• **Written problem**: Only the lines starting at the one with "What OpenSCAD source" and ending at the one with "charge holds it." should be copied, exactly and with both ends kept.

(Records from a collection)
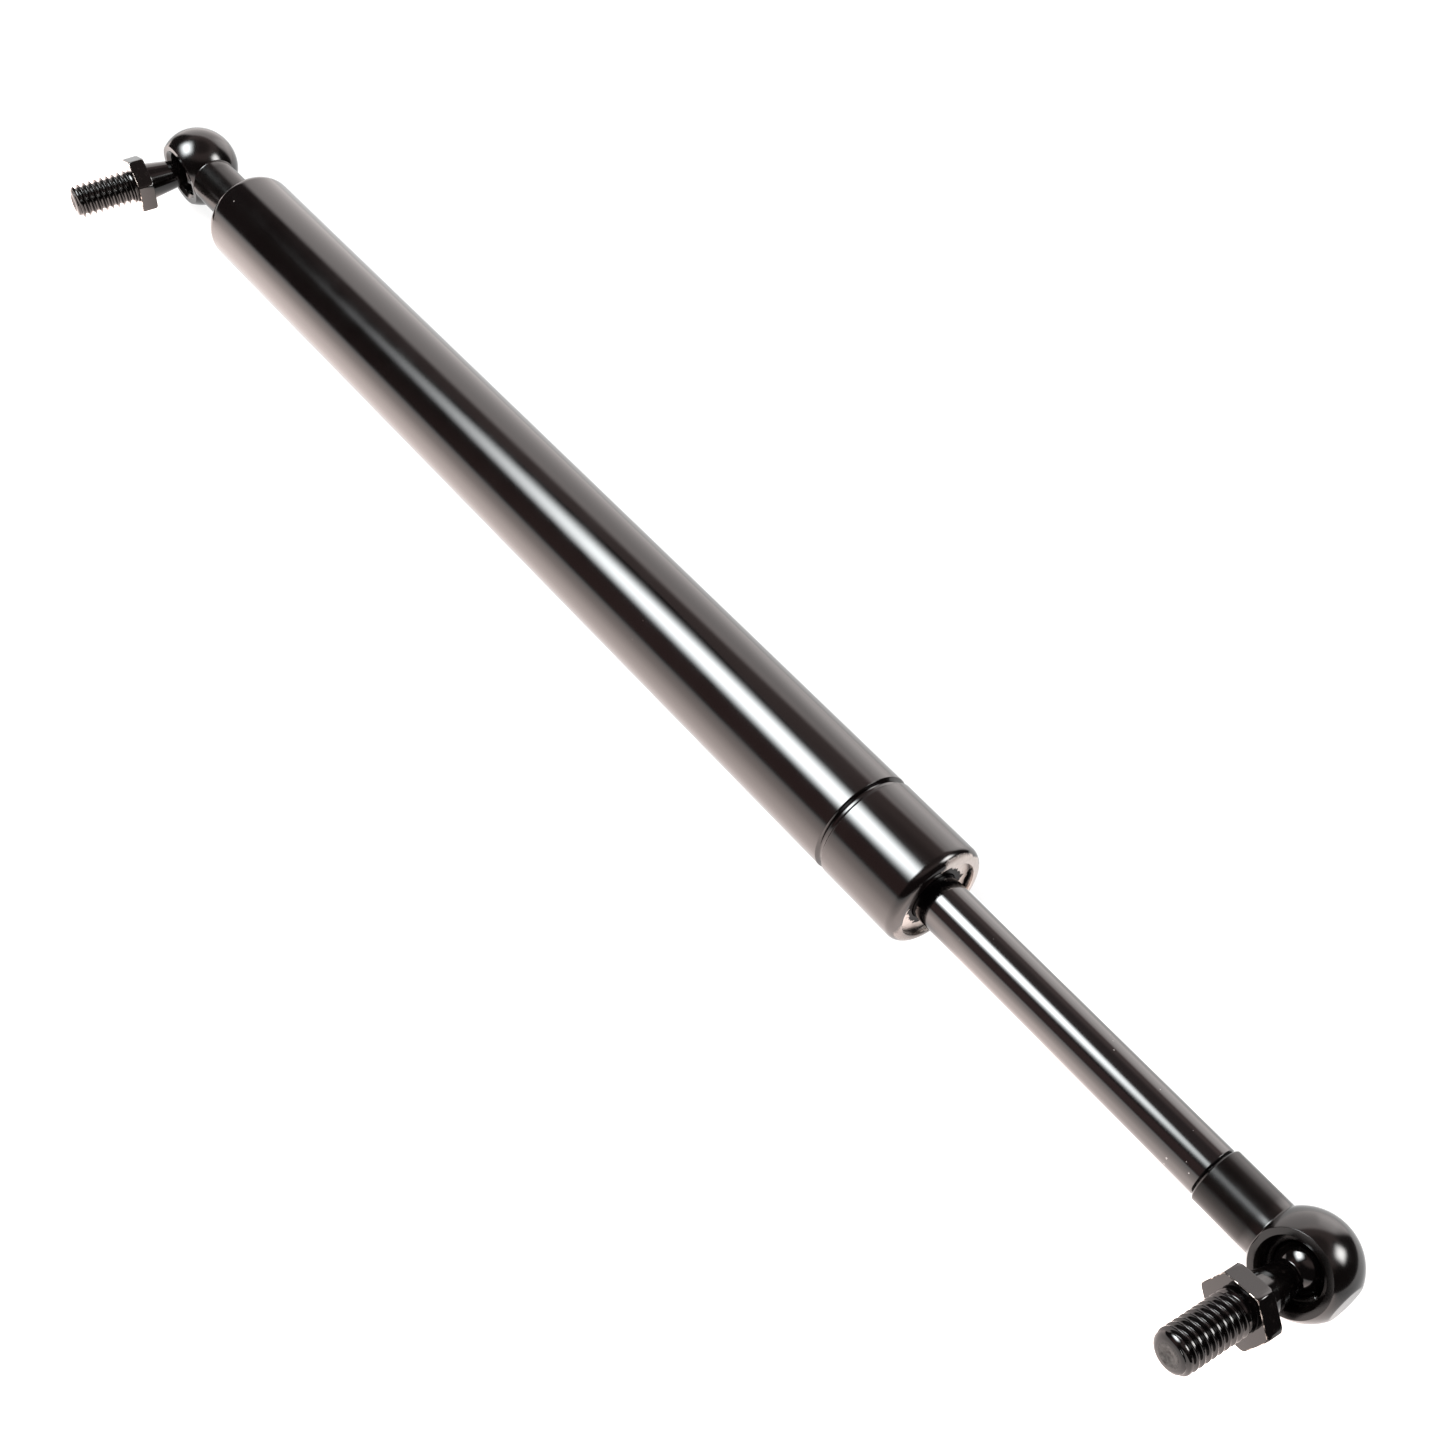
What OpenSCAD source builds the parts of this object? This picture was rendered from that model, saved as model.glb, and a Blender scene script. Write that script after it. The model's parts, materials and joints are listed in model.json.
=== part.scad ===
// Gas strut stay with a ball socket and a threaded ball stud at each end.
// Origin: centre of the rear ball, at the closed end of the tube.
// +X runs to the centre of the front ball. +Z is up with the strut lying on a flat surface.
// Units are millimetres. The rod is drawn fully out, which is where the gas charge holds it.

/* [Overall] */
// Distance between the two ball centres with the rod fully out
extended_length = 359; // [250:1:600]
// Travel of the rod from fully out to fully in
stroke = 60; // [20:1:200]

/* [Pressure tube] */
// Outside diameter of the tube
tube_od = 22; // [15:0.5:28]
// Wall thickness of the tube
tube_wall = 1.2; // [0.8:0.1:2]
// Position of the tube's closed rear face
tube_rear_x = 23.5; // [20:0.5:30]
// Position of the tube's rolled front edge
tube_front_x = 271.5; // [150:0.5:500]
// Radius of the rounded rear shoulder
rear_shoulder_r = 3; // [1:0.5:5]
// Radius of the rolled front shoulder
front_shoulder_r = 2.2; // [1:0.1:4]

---

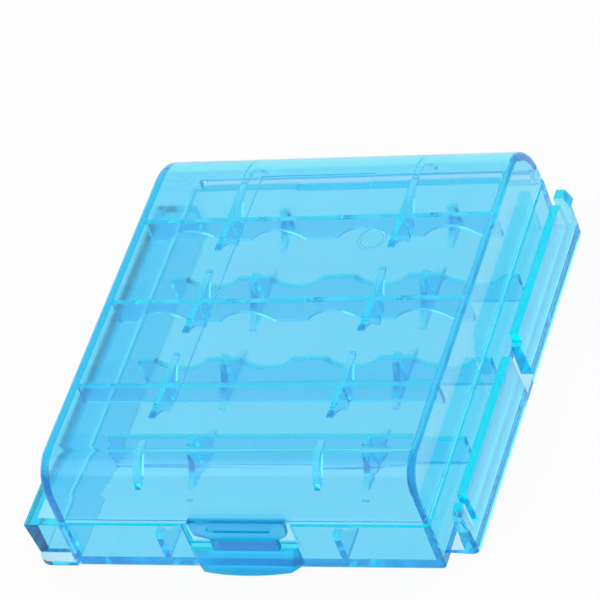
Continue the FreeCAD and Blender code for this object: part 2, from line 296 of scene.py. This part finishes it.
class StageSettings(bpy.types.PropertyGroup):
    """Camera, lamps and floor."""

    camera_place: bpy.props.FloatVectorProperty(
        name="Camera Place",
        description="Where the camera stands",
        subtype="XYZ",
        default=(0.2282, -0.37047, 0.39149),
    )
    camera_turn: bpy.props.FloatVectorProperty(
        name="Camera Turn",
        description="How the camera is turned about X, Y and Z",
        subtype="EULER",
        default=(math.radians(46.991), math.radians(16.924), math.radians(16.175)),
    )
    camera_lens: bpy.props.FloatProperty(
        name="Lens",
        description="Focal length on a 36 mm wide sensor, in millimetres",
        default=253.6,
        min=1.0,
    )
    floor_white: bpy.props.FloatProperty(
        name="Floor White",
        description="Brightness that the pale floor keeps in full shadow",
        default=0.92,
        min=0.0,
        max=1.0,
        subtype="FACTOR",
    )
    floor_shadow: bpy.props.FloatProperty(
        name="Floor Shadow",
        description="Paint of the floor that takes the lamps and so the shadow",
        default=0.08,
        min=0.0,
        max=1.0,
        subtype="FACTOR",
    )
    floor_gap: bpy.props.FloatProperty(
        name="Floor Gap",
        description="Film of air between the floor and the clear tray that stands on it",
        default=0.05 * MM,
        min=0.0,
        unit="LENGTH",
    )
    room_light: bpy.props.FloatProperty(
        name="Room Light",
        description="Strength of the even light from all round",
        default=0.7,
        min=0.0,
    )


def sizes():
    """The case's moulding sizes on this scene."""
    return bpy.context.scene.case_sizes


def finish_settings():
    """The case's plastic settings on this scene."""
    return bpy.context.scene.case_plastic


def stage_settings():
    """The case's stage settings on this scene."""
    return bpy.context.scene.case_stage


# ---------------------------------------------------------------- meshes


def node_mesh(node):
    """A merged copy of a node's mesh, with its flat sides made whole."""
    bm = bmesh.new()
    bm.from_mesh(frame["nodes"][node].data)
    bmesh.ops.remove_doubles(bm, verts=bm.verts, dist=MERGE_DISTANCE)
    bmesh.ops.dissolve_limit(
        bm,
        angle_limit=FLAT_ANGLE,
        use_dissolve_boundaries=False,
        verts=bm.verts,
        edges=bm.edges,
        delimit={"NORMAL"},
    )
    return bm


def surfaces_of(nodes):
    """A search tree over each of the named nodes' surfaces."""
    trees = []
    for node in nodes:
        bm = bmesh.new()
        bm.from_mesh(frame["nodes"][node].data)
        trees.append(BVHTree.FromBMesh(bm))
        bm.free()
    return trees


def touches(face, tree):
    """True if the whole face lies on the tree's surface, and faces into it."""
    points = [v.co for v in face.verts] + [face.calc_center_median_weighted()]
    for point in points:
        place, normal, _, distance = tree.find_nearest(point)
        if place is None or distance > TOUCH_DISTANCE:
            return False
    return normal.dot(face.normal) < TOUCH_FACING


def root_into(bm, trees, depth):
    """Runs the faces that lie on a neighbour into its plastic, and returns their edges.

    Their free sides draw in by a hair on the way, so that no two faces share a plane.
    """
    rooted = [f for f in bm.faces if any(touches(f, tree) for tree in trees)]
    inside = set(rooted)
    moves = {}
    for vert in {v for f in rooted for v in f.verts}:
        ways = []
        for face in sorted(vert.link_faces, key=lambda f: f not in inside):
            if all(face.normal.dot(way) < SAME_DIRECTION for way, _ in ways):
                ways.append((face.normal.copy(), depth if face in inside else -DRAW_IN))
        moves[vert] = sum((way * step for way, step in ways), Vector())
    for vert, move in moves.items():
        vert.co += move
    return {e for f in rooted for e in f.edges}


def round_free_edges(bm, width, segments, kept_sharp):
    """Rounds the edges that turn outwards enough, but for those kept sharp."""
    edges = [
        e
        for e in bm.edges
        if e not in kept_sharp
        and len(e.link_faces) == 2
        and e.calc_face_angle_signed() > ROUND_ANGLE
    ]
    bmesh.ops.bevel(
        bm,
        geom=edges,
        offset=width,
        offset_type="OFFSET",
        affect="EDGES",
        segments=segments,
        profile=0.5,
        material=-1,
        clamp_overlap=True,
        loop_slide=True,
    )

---

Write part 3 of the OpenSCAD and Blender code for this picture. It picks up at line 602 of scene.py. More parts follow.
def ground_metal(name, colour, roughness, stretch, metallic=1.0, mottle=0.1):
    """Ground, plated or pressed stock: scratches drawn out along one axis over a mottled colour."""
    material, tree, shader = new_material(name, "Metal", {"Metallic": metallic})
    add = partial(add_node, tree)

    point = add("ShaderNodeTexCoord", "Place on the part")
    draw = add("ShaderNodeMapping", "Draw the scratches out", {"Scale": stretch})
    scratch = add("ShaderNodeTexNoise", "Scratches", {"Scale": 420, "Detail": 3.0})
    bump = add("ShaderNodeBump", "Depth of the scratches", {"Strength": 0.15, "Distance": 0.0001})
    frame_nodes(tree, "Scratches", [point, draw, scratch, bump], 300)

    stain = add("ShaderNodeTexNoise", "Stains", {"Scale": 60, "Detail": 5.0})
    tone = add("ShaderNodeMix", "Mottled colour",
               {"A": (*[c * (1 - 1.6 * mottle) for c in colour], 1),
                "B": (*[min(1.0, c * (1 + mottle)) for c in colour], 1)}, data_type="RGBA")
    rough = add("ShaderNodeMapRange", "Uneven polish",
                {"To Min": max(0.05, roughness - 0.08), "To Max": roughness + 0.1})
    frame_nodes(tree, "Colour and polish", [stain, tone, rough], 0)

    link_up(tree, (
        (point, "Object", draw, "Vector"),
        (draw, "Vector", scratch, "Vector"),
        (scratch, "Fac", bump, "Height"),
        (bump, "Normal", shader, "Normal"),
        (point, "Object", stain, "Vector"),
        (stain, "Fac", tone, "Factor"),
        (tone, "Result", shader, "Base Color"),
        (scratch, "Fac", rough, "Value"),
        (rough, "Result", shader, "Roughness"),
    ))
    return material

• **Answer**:
What OpenSCAD source builds the parts of this object? This picture was rendered from that model, saved as model.glb, and a Blender scene script. Write that script after it. The model's parts, materials and joints are listed in model.json.
=== part.scad ===
// Gas strut stay with a ball socket and a threaded ball stud at each end.
// Origin: centre of the rear ball, at the closed end of the tube.
// +X runs to the centre of the front ball. +Z is up with the strut lying on a flat surface.
// Units are millimetres. The rod is drawn fully out, which is where the gas charge holds it.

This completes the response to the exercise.